Re: [RFC PATCH v2 00/30] 1GB PUD THP support on x86_64

From: David Hildenbrand
Date: Mon Oct 05 2020 - 13:40:07 EST


>>> consideting that 2MB THP have turned out to be quite a pain but
>>> situation has settled over time. Maybe our current code base is prepared
>>> for that much better.
>
> I am planning to refactor my code further to reduce the amount of
> the added code, since PUD THP is very similar to PMD THP. One thing
> I want to achieve is to enable split_huge_page to split any order of
> pages to a group of any lower order of pages. A lot of code in this
> patchset is replicating the same behavior of PMD THP at PUD level.
> It might be possible to deduplicate most of the code.
>
>>>
>>> Exposing that interface to the userspace is a different story of course.
>>> I do agree that we likely do not want to be very explicit about that.
>>> E.g. an interface for address space defragmentation without any more
>>> specifics sounds like a useful feature to me. It will be up to the
>>> kernel to decide which huge pages to use.
>>
>> Yes, I think one important feature would be that we don't end up placing
>> a gigantic page where only a handful of pages are actually populated
>> without green light from the application - because that's what some user
>> space applications care about (not consuming more memory than intended.
>> IIUC, this is also what this patch set does).
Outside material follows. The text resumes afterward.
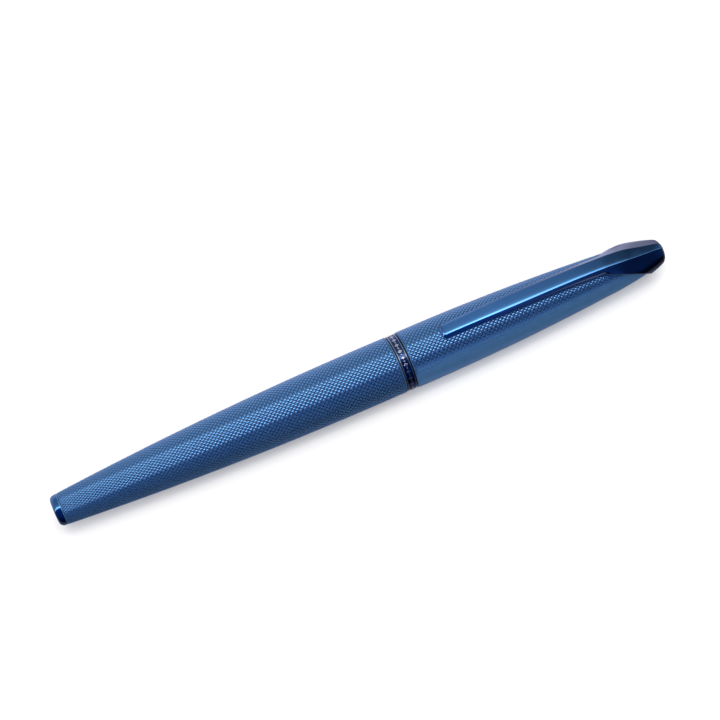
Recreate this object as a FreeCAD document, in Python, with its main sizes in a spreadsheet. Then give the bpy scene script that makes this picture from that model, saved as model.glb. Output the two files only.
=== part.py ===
import FreeCAD, Part
import math
import os
import Sketcher

# Capped rollerball pen, lying on its belly: tail at -X, head at +X, clip up (+Z), millimetres.
# Outlines are drawn in the pen's own measure: "along" runs from the tail's end (0) to the head's end,
# "out" is the distance from the pen's axis. Every piece is then placed so that the pen is centred on X.

DRIVING = {
    # whole pen
    "pen_length": 140.0,
    "tail_rim_length": 1.6,
    "barrel_end": 77.23,
    "groove_width": 0.3,
    "ring_width": 1.85,
    "face_gap": 0.02,
    "running_gap": 0.05,
    # outer surface of barrel and cap
    "tail_face_radius": 2.35,
    "tail_radius": 3.41,
    "barrel_mouth_radius": 6.22,
    "barrel_arc": 845.0,
    "groove_radius": 5.85,
    "ring_radius": 6.15,
    "axis_height": 6.27,
    "cap_lip_radius": 6.263,
    "cap_shoulder_along": 125.4,
    "cap_shoulder_radius": 4.57,
    "cap_arc": 540.0,
    "cap_end": 136.6,
    "cap_end_radius": 3.12,
    "cap_end_arc": 75.0,
    # inside the barrel
    "tail_bore_radius": 2.5,
    "tail_bore_end": 6.5,
    "barrel_bore_radius": 5.4,
    "bush_start": 62.9,
    "bush_end": 75.4,
    "thread_radius": 4.3,
    "spring_coil_radius": 1.5,
    "spring_wire_radius": 0.22,
    "spring_turns": 7.0,
    "spring_seat_depth": 1.4,
    "spring_end_gap": 0.05,
    # refill
    "refill_start": 12.4,
    "refill_radius": 3.05,
    "refill_wall": 0.25,
    "refill_clearance": 0.25,
    "end_plug_length": 1.5,
    "end_plug_stem": 3.0,
    "ink_gap": 5.0,
    "feed_radius": 0.6,
    "point_hold": 3.0,
    "point_reach": 2.3,
    "refill_tube_end": 108.9,
    "tip_radius": 1.15,
    "ball_radius": 0.35,
    "ball_along": 123.25,
    # section
    "sleeve_thread_start": 2.5,
    "thread_relief": 0.15,
    "cord_radius": 0.4,
    "sleeve_length": 14.0,
    "collar_radius": 4.95,
    "collar_length": 3.6,
    "grip_end": 111.9,
    "grip_bore_radius": 3.9,
    "grip_back_radius": 4.75,
    "grip_front_radius": 3.85,
    "grip_arc": 900.0,
    "front_ring_width": 0.9,
    "nose_end": 120.3,
    "nose_end_radius": 1.5,
    # inside the cap
    "cap_wall": 0.75,
    "clutch_inset": 0.6,
    "liner_floor": 1.6,
    "seal_thickness": 1.2,
    "clutch_end": 91.9,
    "liner_start": 114.4,
    "liner_end": 128.5,
    "screw_head_start": 129.4,
    "screw_radius": 1.2,
    "screw_head_length": 1.3,
    "screw_reach": 1.7,
    "washer_thickness": 0.3,
    # crown
    "crown_start": 124.4,
    "crown_start_radius": 6.05,
    "crown_end_radius": 2.78,
    "wave_long_arc": 24.0,
    "wave_short_arc": 9.0,
    "seat_gap": 0.02,
}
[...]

I'm fine with placing
>> gigantic pages if it really just "defragments" the address space layout,
>> without filling unpopulated holes.
>>
>> Then, this would be mostly invisible to user space, and we really
>> wouldn't have to care about any configuration.
>
>
> I agree that the interface should be as simple as no configuration to
> most users. But I also wonder why we have hugetlbfs to allow users to
> specify different kinds of page sizes, which seems against the discussion
> above. Are we assuming advanced users should always use hugetlbfs instead
> of THPs?

Well, with hugetlbfs you get a real control over which pagesizes to use.
No mixture, guarantees.

In some environments you might want to control which application gets
which pagesize. I know of database applications and hypervisors that
sometimes really want 2MB huge pages instead of 1GB huge pages. And
sometimes you really want/need 1GB huge pages (e.g., low-latency
applications, real-time KVM, ...).

Simple example: KVM with postcopy live migration

While 2MB huge pages work reasonably fine, migrating 1GB gigantic pages
on demand (via userfaultdfd) is a painfully slow / impractical.